→ **Source excerpt**:
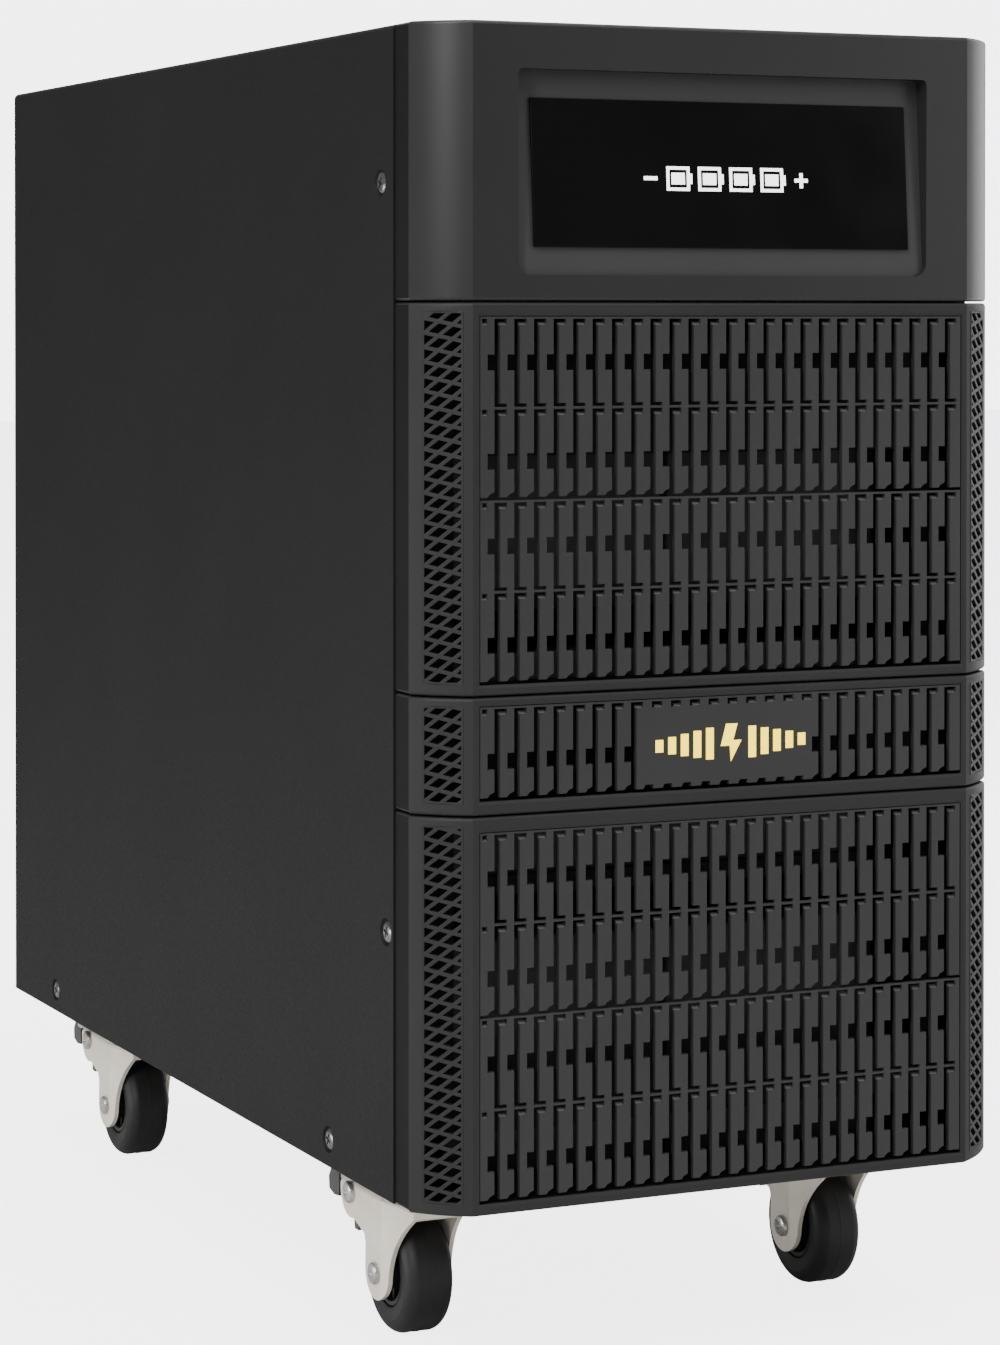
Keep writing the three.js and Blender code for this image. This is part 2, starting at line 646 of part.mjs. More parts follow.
function buildCasters() {
  buildCaster('front_left', -KINGPIN_X, FRONT_KINGPIN_Y);
  buildCaster('front_right', KINGPIN_X, FRONT_KINGPIN_Y);
  buildCaster('rear_left', -KINGPIN_X, REAR_KINGPIN_Y);
  buildCaster('rear_right', KINGPIN_X, REAR_KINGPIN_Y);
}

buildBezels();
buildCover();
buildBaseTray();
buildFrontFrame();
buildRearPanel();
buildBatteryStack();
buildBatteryRetainer();
const OUTER_TERMINAL_X = BLOCK_X + BLOCK.width / 2 - BLOCK_TERMINAL.inset_x;
buildLead('positive_lead', OUTER_TERMINAL_X, BREAKER.x + 9, FINISH.redWire);
buildLead('negative_lead', -OUTER_TERMINAL_X, BREAKER.x - 9, FINISH.blackWire);
buildBreaker();
buildBreakerLever();
CONNECTOR_PLACES.forEach((place, index) => buildConnector(`dc_connector_${index + 1}`, place));
buildGroundStud();
buildCasters();

export default cabinet;
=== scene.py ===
import json
import math

import bmesh
import bpy
from mathutils import Matrix, Vector
from mathutils.geometry import delaunay_2d_cdt

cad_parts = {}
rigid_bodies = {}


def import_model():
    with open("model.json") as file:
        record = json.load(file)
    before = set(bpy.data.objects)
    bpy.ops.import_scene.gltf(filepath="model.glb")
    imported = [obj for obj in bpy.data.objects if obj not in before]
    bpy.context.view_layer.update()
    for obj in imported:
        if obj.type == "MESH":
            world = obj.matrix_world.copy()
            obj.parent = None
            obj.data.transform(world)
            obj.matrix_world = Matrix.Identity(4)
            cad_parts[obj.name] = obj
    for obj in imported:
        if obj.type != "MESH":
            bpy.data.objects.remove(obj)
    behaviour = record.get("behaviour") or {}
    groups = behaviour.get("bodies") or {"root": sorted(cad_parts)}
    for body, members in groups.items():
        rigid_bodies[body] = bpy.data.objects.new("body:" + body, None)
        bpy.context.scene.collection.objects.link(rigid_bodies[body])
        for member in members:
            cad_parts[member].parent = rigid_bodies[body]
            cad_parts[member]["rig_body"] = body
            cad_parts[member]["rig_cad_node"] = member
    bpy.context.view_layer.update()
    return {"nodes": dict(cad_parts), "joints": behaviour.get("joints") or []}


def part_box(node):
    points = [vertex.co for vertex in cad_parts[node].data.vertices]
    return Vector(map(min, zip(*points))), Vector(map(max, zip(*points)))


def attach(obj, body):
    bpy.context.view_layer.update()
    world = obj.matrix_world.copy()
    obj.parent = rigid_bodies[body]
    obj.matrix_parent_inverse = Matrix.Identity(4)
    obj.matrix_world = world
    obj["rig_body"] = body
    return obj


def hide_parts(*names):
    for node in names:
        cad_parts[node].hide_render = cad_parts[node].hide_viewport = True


# A battery cabinet on four braked casters. Lengths are millimetres in the object's frame until a mesh is
# finished: -Y is the front, +X the right seen from the front, and the floor is z = 0.
MM = 0.001
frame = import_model()

CABINET = "cabinet"
PLACES = ("front_left", "front_right", "rear_left", "rear_right")
SIDES = (-1, 1)

# Bezel plan: a flat front, a slightly bowed facet at each corner and a recessed strip along each side.
BEZEL_WALL = 2.5
FACET_BOW = 1.3
FACET_STEPS = 8
STRIP_INSET = 0.8
FLAT_HALF = 110.5
CORNER_DEPTH = 17.0
BEZEL_EDGE = 1.4
FACET_LEAD = 0.9
CUT_DEPTH = 8

# Pocket of the top bezel: its floor leans back towards the top.
POCKET_HALF = 91.5
POCKET_BELOW_TOP = 18.0
POCKET_HEIGHT = 79.7
POCKET_DEPTH_TOP = 7.5
POCKET_DEPTH_BOTTOM = 2.2
POCKET_CORNER = 5.0
POCKET_WALL_BACK = 10.5

# Slotted fields. Each slot has a notch to its right at the top, one to its left part way down, and a foot.
FIELD_LEFT = -107.2
FIELD_RIGHT = 108.0
FIELD_MARGIN = {"upper_grille": (5.4, 4.4), "badge_strip": (3.6, 5.6), "lower_grille": (6.1, 4.7)}
FIELD_ROWS = {"upper_grille": 4, "badge_strip": 1, "lower_grille": 4}
FIELD_RIM = 1.1
SLOT_PITCH = 8.4
SLOT_WIDTH = 2.2
SLOT_COUNT = 25
SLOT_FIRST = FIELD_LEFT + SLOT_PITCH - SLOT_WIDTH
NOTCH_WIDTH = 2.9
TOP_NOTCH_HEIGHT = 2.2
LEDGE_HEIGHT = 1.1
MID_NOTCH_HEIGHT = 6.0
FOOT_HEIGHT = 1.2
ROW_RIB = 1.1
SHEET_GAP = 1.0
SHEET_BORDER = 1.0
PLATE_THICKNESS = 2.4
PLATE_RECESS = 0.5
PLATE_EDGE = 0.42
BLANK_SLOTS = range(8, 17)

# Lattice window in each corner facet of the slotted modules.
LATTICE_FROM = 6.6
LATTICE_TO = 21.4
LATTICE_TOP_MARGIN = 4.2
LATTICE_BOTTOM_MARGIN = 5.3
LATTICE_PITCH = 5.6
LATTICE_RISE = math.tan(math.radians(38))
LATTICE_FALL = math.tan(math.radians(-12))
LATTICE_BAR = 1.6
LATTICE_THICKNESS = 2.4

# Symbols on the window and the badge.
SYMBOLS_LEFT = -35.5
CELL_WIDTH = 11.4
CELL_HEIGHT = 9.6
CELL_GAP = 2.6
CELL_COUNT = 4
SIGN_SIZE = 6
SIGN_LINE = 1.5
BADGE_CENTRE = 2.0
STROKE_HEIGHT = 15
BAR_WIDTH = 3.4
BAR_PITCH = 5.6
BAR_COUNT = 5

# Cover screws, as (y, z) on each side panel.
COVER_SCREWS = ((-219.6, 468.7), (-225.2, 175.1), (-164.6, 81.1), (197.3, 80.6))
SCREW_RADIUS = 4.2

# Caster fork: bent sheet, with a round foot on each leg and an ear round the pedal's pivot.
FORK_SHEET = 2.0
FORK_BEND = 3.2
FORK_INSIDE_BEND = 1.4
FORK_CROWN = 2.5
FORK_LIP = 5.5
LEG_RADIUS = 11.0
EAR_RADIUS = 10.7
LEG_LEAN = math.tan(math.radians(9))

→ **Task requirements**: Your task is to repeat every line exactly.

→ **Answer in full**:
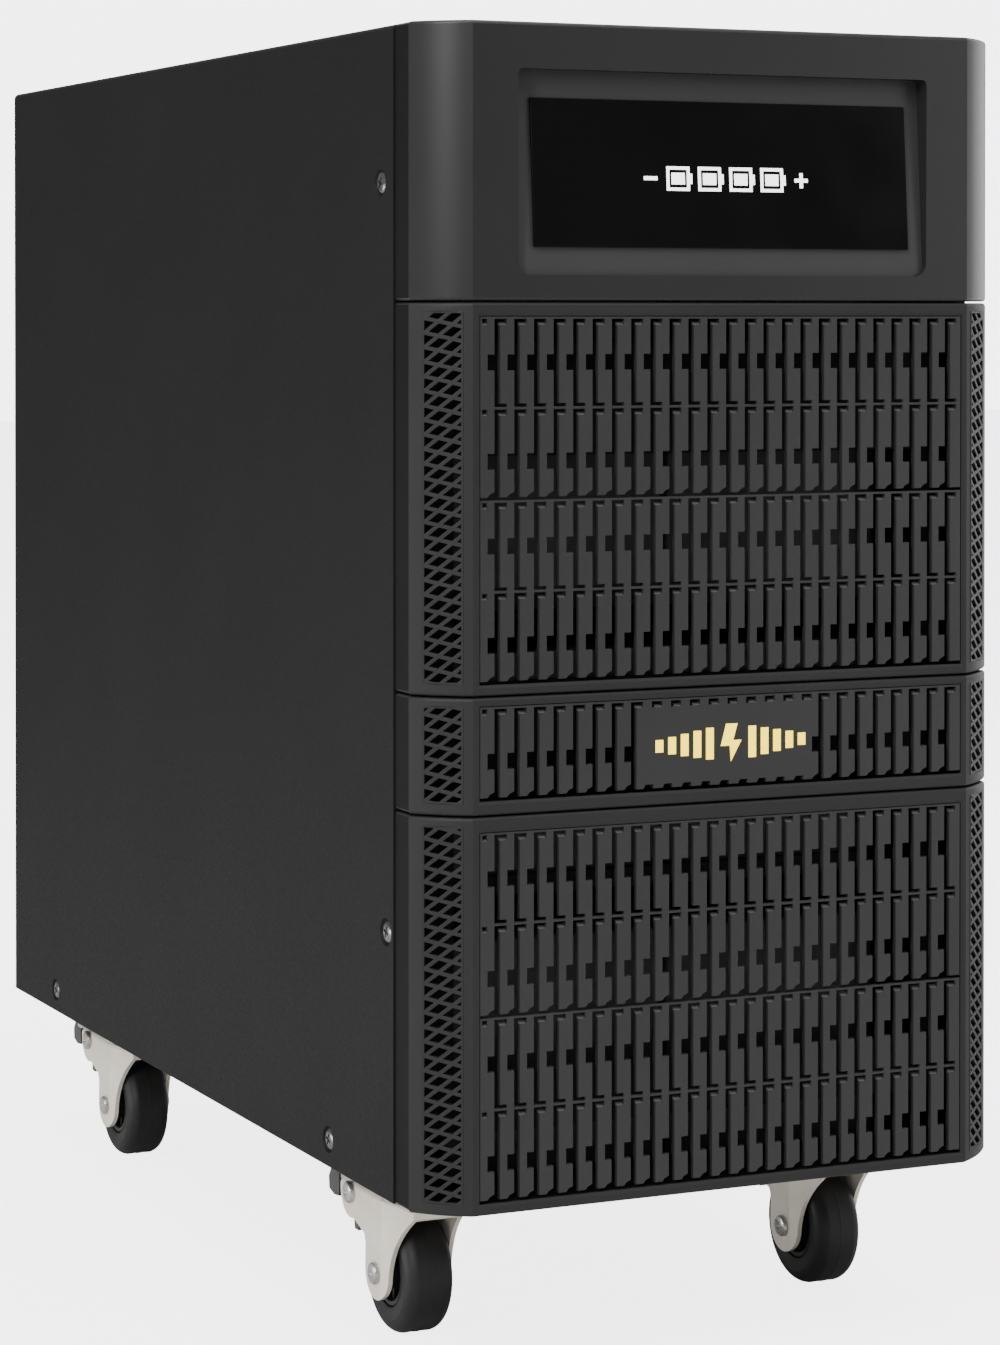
Keep writing the three.js and Blender code for this image. This is part 2, starting at line 646 of part.mjs. More parts follow.
function buildCasters() {
  buildCaster('front_left', -KINGPIN_X, FRONT_KINGPIN_Y);
  buildCaster('front_right', KINGPIN_X, FRONT_KINGPIN_Y);
  buildCaster('rear_left', -KINGPIN_X, REAR_KINGPIN_Y);
  buildCaster('rear_right', KINGPIN_X, REAR_KINGPIN_Y);
}

buildBezels();
buildCover();
buildBaseTray();
buildFrontFrame();
buildRearPanel();
buildBatteryStack();
buildBatteryRetainer();
const OUTER_TERMINAL_X = BLOCK_X + BLOCK.width / 2 - BLOCK_TERMINAL.inset_x;
buildLead('positive_lead', OUTER_TERMINAL_X, BREAKER.x + 9, FINISH.redWire);
buildLead('negative_lead', -OUTER_TERMINAL_X, BREAKER.x - 9, FINISH.blackWire);
buildBreaker();
buildBreakerLever();
CONNECTOR_PLACES.forEach((place, index) => buildConnector(`dc_connector_${index + 1}`, place));
buildGroundStud();
buildCasters();

export default cabinet;
=== scene.py ===
import json
import math

import bmesh
import bpy
from mathutils import Matrix, Vector
from mathutils.geometry import delaunay_2d_cdt

cad_parts = {}
rigid_bodies = {}


def import_model():
    with open("model.json") as file:
        record = json.load(file)
    before = set(bpy.data.objects)
    bpy.ops.import_scene.gltf(filepath="model.glb")
    imported = [obj for obj in bpy.data.objects if obj not in before]
    bpy.context.view_layer.update()
    for obj in imported:
        if obj.type == "MESH":
            world = obj.matrix_world.copy()
            obj.parent = None
            obj.data.transform(world)
            obj.matrix_world = Matrix.Identity(4)
            cad_parts[obj.name] = obj
    for obj in imported:
        if obj.type != "MESH":
            bpy.data.objects.remove(obj)
    behaviour = record.get("behaviour") or {}
    groups = behaviour.get("bodies") or {"root": sorted(cad_parts)}
    for body, members in groups.items():
        rigid_bodies[body] = bpy.data.objects.new("body:" + body, None)
        bpy.context.scene.collection.objects.link(rigid_bodies[body])
        for member in members:
            cad_parts[member].parent = rigid_bodies[body]
            cad_parts[member]["rig_body"] = body
            cad_parts[member]["rig_cad_node"] = member
    bpy.context.view_layer.update()
    return {"nodes": dict(cad_parts), "joints": behaviour.get("joints") or []}


def part_box(node):
    points = [vertex.co for vertex in cad_parts[node].data.vertices]
    return Vector(map(min, zip(*points))), Vector(map(max, zip(*points)))


def attach(obj, body):
    bpy.context.view_layer.update()
    world = obj.matrix_world.copy()
    obj.parent = rigid_bodies[body]
    obj.matrix_parent_inverse = Matrix.Identity(4)
    obj.matrix_world = world
    obj["rig_body"] = body
    return obj


def hide_parts(*names):
    for node in names:
        cad_parts[node].hide_render = cad_parts[node].hide_viewport = True


# A battery cabinet on four braked casters. Lengths are millimetres in the object's frame until a mesh is
# finished: -Y is the front, +X the right seen from the front, and the floor is z = 0.
MM = 0.001
frame = import_model()

CABINET = "cabinet"
PLACES = ("front_left", "front_right", "rear_left", "rear_right")
SIDES = (-1, 1)

# Bezel plan: a flat front, a slightly bowed facet at each corner and a recessed strip along each side.
BEZEL_WALL = 2.5
FACET_BOW = 1.3
FACET_STEPS = 8
STRIP_INSET = 0.8
FLAT_HALF = 110.5
CORNER_DEPTH = 17.0
BEZEL_EDGE = 1.4
FACET_LEAD = 0.9
CUT_DEPTH = 8

# Pocket of the top bezel: its floor leans back towards the top.
POCKET_HALF = 91.5
POCKET_BELOW_TOP = 18.0
POCKET_HEIGHT = 79.7
POCKET_DEPTH_TOP = 7.5
POCKET_DEPTH_BOTTOM = 2.2
POCKET_CORNER = 5.0
POCKET_WALL_BACK = 10.5

# Slotted fields. Each slot has a notch to its right at the top, one to its left part way down, and a foot.
FIELD_LEFT = -107.2
FIELD_RIGHT = 108.0
FIELD_MARGIN = {"upper_grille": (5.4, 4.4), "badge_strip": (3.6, 5.6), "lower_grille": (6.1, 4.7)}
FIELD_ROWS = {"upper_grille": 4, "badge_strip": 1, "lower_grille": 4}
FIELD_RIM = 1.1
SLOT_PITCH = 8.4
SLOT_WIDTH = 2.2
SLOT_COUNT = 25
SLOT_FIRST = FIELD_LEFT + SLOT_PITCH - SLOT_WIDTH
NOTCH_WIDTH = 2.9
TOP_NOTCH_HEIGHT = 2.2
LEDGE_HEIGHT = 1.1
MID_NOTCH_HEIGHT = 6.0
FOOT_HEIGHT = 1.2
ROW_RIB = 1.1
SHEET_GAP = 1.0
SHEET_BORDER = 1.0
PLATE_THICKNESS = 2.4
PLATE_RECESS = 0.5
PLATE_EDGE = 0.42
BLANK_SLOTS = range(8, 17)

# Lattice window in each corner facet of the slotted modules.
LATTICE_FROM = 6.6
LATTICE_TO = 21.4
LATTICE_TOP_MARGIN = 4.2
LATTICE_BOTTOM_MARGIN = 5.3
LATTICE_PITCH = 5.6
LATTICE_RISE = math.tan(math.radians(38))
LATTICE_FALL = math.tan(math.radians(-12))
LATTICE_BAR = 1.6
LATTICE_THICKNESS = 2.4

# Symbols on the window and the badge.
SYMBOLS_LEFT = -35.5
CELL_WIDTH = 11.4
CELL_HEIGHT = 9.6
CELL_GAP = 2.6
CELL_COUNT = 4
SIGN_SIZE = 6
SIGN_LINE = 1.5
BADGE_CENTRE = 2.0
STROKE_HEIGHT = 15
BAR_WIDTH = 3.4
BAR_PITCH = 5.6
BAR_COUNT = 5

# Cover screws, as (y, z) on each side panel.
COVER_SCREWS = ((-219.6, 468.7), (-225.2, 175.1), (-164.6, 81.1), (197.3, 80.6))
SCREW_RADIUS = 4.2

# Caster fork: bent sheet, with a round foot on each leg and an ear round the pedal's pivot.
FORK_SHEET = 2.0
FORK_BEND = 3.2
FORK_INSIDE_BEND = 1.4
FORK_CROWN = 2.5
FORK_LIP = 5.5
LEG_RADIUS = 11.0
EAR_RADIUS = 10.7
LEG_LEAN = math.tan(math.radians(9))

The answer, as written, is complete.